Before the Wedding Begins
Every Indian wedding has a moment that doesn’t belong to the ceremony.
It arrives before the venue fills, before rituals find their order, before silence is asked for. Music travels ahead of people. Laughter breaks out without permission. Some join the movement instantly, others follow slowly, observing before stepping in.
This is the moment Baraat holds.
At its centre runs a procession in miniature — figures carved one by one in 92.5 sterling silver, each caught mid-gesture. No two bodies move the same way. Some lean forward with purpose. Some pause. Some sway simply because the rhythm exists. Together, they form a baraat as it truly is — unplanned, uneven, alive.
Around this movement, the surface becomes structured. Patterns settle the energy, giving shape to celebration without taking it away. Much like the rituals that soon arrive, grounding what would otherwise spill endlessly forward.

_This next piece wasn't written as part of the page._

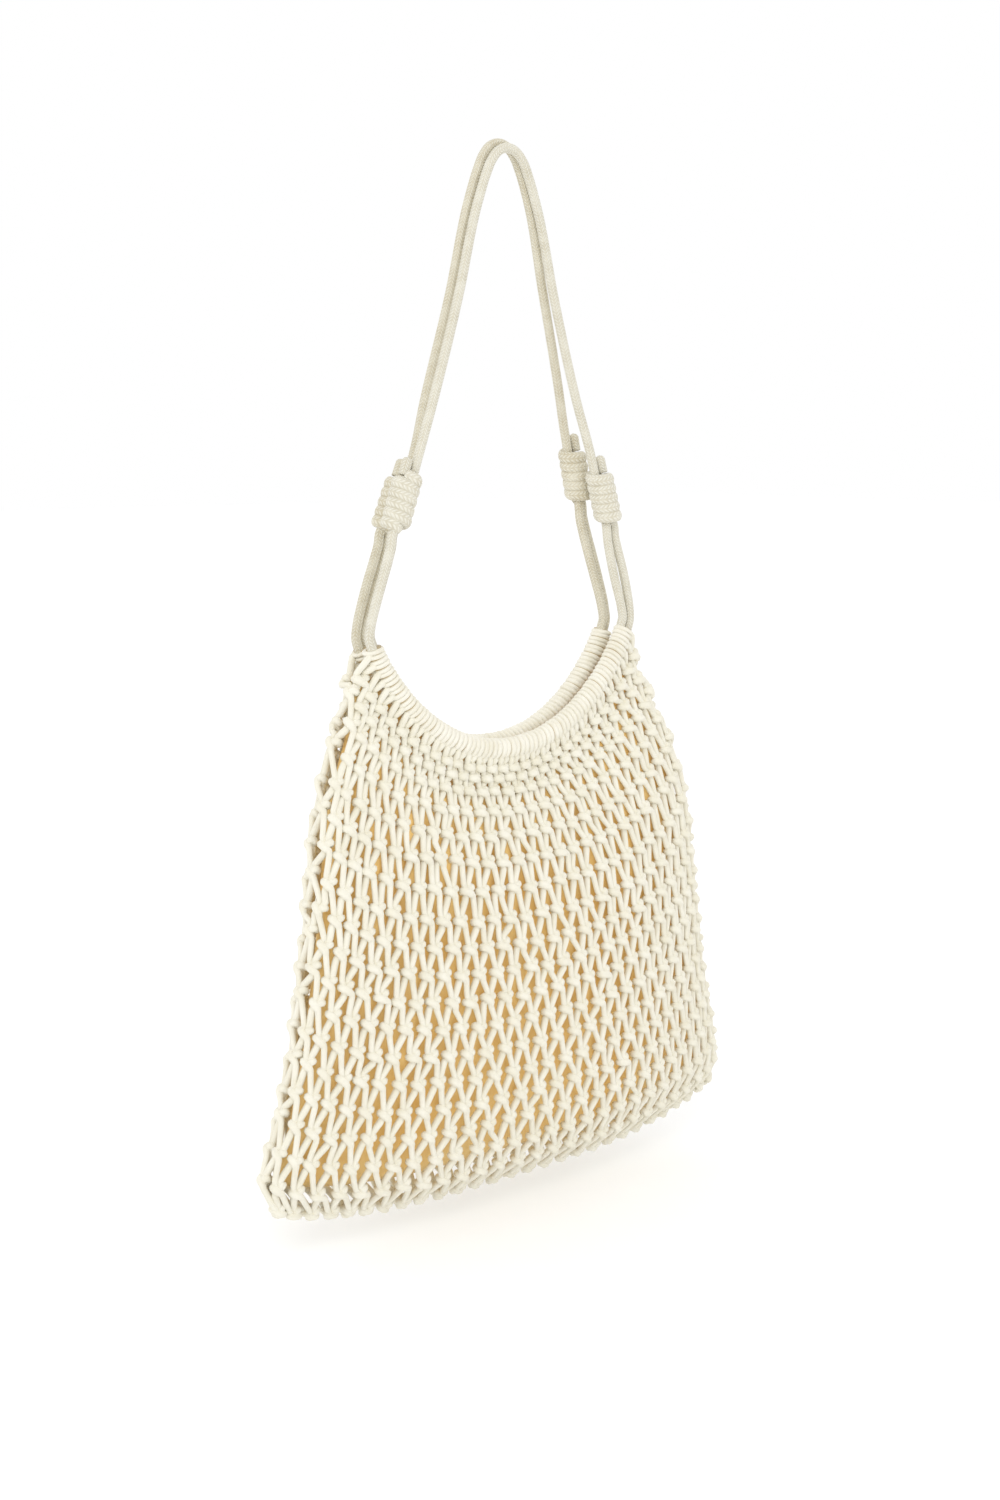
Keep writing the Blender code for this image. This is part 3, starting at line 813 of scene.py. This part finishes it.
def knot_frame(corner):
    """Middle, axis and outward direction of a coil knot, leaning along its rope."""
    x = corner.across * KNOT_HALF_SPREAD * corner.spread
    middle = np.array([x, corner.depth * KNOT_HALF_GAP, -corner.drop])
    axis = unit(np.array([-corner.across * KNOT_LEAN * corner.lean, 0.0, 1.0]))
    return middle, axis, square_to(np.array([float(corner.across), 0.0, 0.0]), axis)


def spaced(points, step):
    """Points on a smooth curve through a route, evenly spaced."""
    points = np.asarray(points, float)
    run = np.concatenate([[0.0], np.cumsum(np.linalg.norm(np.diff(points, axis=0), axis=1))])
    spots = np.linspace(0.0, run[-1], int(run[-1] / step))
    return np.column_stack([smooth_table(np.column_stack([run, points[:, k]]), spots)
                            for k in range(3)])


def handle_half(corner):
    """Route of half a handle, from its top into its coil knot."""
    top_gap = ROPE_RADIUS + GAP / 2
    top_x = -corner.depth * HANDLE_TOP_SHIFT
    top_z = ROPE_RADIUS + corner.depth * HANDLE_TOP_STEP
    middle, axis, outwards = knot_frame(corner)
    points = []
    for share_x, share_z in HANDLE_ROUTE:
        spread = share_z ** HANDLE_SPREADING
        even_x = top_x + corner.across * KNOT_HALF_SPREAD
        x = top_x + (even_x - top_x) * share_x + (middle[0] - even_x) * spread
        y = corner.depth * (top_gap + (KNOT_HALF_GAP - top_gap) * spread)
        points.append(np.array([x, y, top_z - (corner.drop + top_z) * share_z]))
    seat = middle + axis * (KNOT_HEIGHT / 2 + GAP) - outwards * (ROPE_RADIUS + GAP)
    return points + [seat + axis * HANDLE_STRAIGHT, seat, seat - axis * TUCK]


def add_rope(name, route, node, material):
    """One braided rope along a route."""
    path = spaced(route, 0.0016)
    dress(sweep(name, path[None], ROPE_RADIUS, 16, material), node)


def add_handles():
    """Front and back handle, each from knot to knot."""
    # The back handle takes the darker braid copy, as painted shade
    for word, material in (("front", FRONT_BRAID), ("back", SHADED_BACK_BRAID)):
        left = handle_half(CORNERS[f"{word}_left"])
        right = handle_half(CORNERS[f"{word}_right"])
        add_rope(f"handle_rope_{word}", left[::-1] + right[1:], f"handle_{word}", material)


def add_coil(name, corner, material):
    """Coil knot: turns of rope round the doubled rope, with its end standing out on top."""
    middle, axis, outwards = knot_frame(corner)
    forward = np.cross(axis, outwards)
    t = np.linspace(0.0, 1.0, 190)
    angle = 2 * math.pi * (KNOT_TURNS + 0.2) * t + 0.6
    z = KNOT_HEIGHT / 2 - 4.0 * MM - (KNOT_HEIGHT - 8.0 * MM) * t
    tuck = smooth_step(t / 0.05) * smooth_step((1 - t) / 0.05)
    radius = 3.4 * MM + 3.0 * MM * tuck
    ray = outwards * np.cos(angle)[:, None] + forward * np.sin(angle)[:, None]
    path = middle + axis * z[:, None] + ray * radius[:, None]
    coil = sweep(f"coil_{name}", path[None], 2.9 * MM, 16, material, ray[None], 4.15 * MM)
    dress(coil, f"knot_{name}")
    base = middle + axis * (KNOT_HEIGHT / 2 - 0.004) + outwards * (ROPE_RADIUS + 0.0006)
    heights = np.linspace(0.0, ROPE_END_HEIGHT + 0.004, 14)
    dome = ROPE_RADIUS * 1.1
    inner = np.clip(1 - (heights[-1] - heights) / dome, 0.0, 1.0)
    radii = dome * np.sqrt(np.clip(1 - inner ** 2, 0.0004, 1.0))
    tip = sweep(f"rope_tip_{name}", (base + axis * heights[:, None])[None], radii[None], 16,
                material)
    dress(tip, f"rope_end_{name}")


def add_legs(name, corner, material):
    """Two ropes from a coil knot down into the end of the wrapped edge."""
    middle_of_rim, tangent, _, _ = rim_frame(1.0 if corner.across > 0 else 0.0, corner.depth)
    up = tangent * corner.across
    middle, axis, _ = knot_frame(corner)
    hang = unit(np.array([0.0, 0.0, 1.0]) * (1 - LEG_LEAN) + axis * LEG_LEAN)
    start = middle_of_rim + up * FACET_GAP
    tilt_gap = ROPE_RADIUS * np.linalg.norm(np.cross(axis, hang))
    end = middle - axis * (KNOT_HEIGHT / 2 + FACET_GAP + tilt_gap)
    low, high = start + up * LEG_STRAIGHT, end - hang * LEG_STRAIGHT
    swing = np.linalg.norm(high - low) * LEG_SWING
    angle = math.radians(corner.turn)
    beside = np.array([math.cos(angle), math.sin(angle), 0.0])
    low_side = square_to(beside, up) * (ROPE_RADIUS + GAP)
    high_side = square_to(beside, axis) * (ROPE_RADIUS + GAP)
    for word, way in (("inner", -corner.across), ("outer", corner.across)):
        points = [start - up * TUCK + low_side * way * 0.8, start + low_side * way]
        for t in np.linspace(0.0, 1.0, LEG_POINTS):
            along = low * (1 + 2 * t) * (1 - t) ** 2 + up * swing * t * (1 - t) ** 2
            along = along + high * t * t * (3 - 2 * t) + hang * swing * t * t * (t - 1)
            bow = 1 + LEG_BOW / ROPE_RADIUS * math.sin(math.pi * t) ** 2
            points.append(along + (low_side * (1 - t) + high_side * t) * way * bow)
        points.append(end + high_side * way)
        points.append(end + axis * TUCK + high_side * way * 0.8)
        add_rope(f"leg_rope_{name}_{word}", points, f"leg_{name}_{word}", material)


# Lining

def add_lining():
    """Cloth pouch inside the net, with soft folds down from the mouth."""
    e = np.linspace(0.0, 1.0, LINING_COLUMNS + 1)
    verts, faces, uvs = [], [], []
    for side in (-1.0, 1.0):
        base = len(verts)
        for j in range(LINING_ROWS + 1):
            v = j / LINING_ROWS
            v = v + LINING_DIP * (1 - v) * np.abs(2 * e - 1) ** 8
            points = body_point(e, 2 * e - 1, v, side, LINING, even_rows)
            fold = np.sin(e * 74 + side + 1.1 * np.sin(v * 5 + e * 9))
            fold = fold + 0.6 * np.sin(e * 131 + 2 * v + side * 2)
            calm = smooth_step(v / 0.25) * smooth_step((1 - v) / 0.12)
            calm = calm * smooth_step(np.minimum(e, 1 - e) / 0.06)
            points[:, 1] += side * fold * calm * 1.1 * MM
            verts.extend(points.tolist())
        for j in range(LINING_ROWS):
            for i in range(LINING_COLUMNS):
                a = base + j * (LINING_COLUMNS + 1) + i
                quad = [a, a + LINING_COLUMNS + 1, a + LINING_COLUMNS + 2, a + 1]
                faces.append(quad if side < 0 else quad[::-1])
                uvs.extend([(i / LINING_COLUMNS, j / LINING_ROWS)] * 4)
    piece = make_mesh("lining_cloth", np.array(verts), faces, uvs, GLOWING_LINING_COTTON)
    bpy.context.view_layer.objects.active = piece
    piece.select_set(True)
    weld = piece.modifiers.new("seams", "WELD")
    weld.merge_threshold = 0.0002
    wall = piece.modifiers.new("cloth", "SOLIDIFY")
    wall.thickness = LINING_WALL
    wall.offset = 0.0
    bpy.ops.object.modifier_apply(modifier="seams")
    bpy.ops.object.modifier_apply(modifier="cloth")
    dress(piece, "lining")


add_net()
add_rims()
add_handles()
for corner_name, corner in CORNERS.items():
    # Back knots and legs take the darker braid copy, as painted shade
    braid = FRONT_BRAID if corner.depth < 0 else SHADED_BACK_BRAID
    add_coil(corner_name, corner, braid)
    add_legs(corner_name, corner, braid)
add_lining()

This is not the wedding itself.
It is what comes before it.
The noise before silence.
The laughter before vows.
The moment where joy is at its most honest, because nothing has been asked of it yet.
Baraat carries this anticipation forward — not as memory alone, but as presence. A piece meant to be taken into moments where happiness appears early, gathers freely, and stays longer than expected.
Because long after the ceremony is over, this is the part people remember.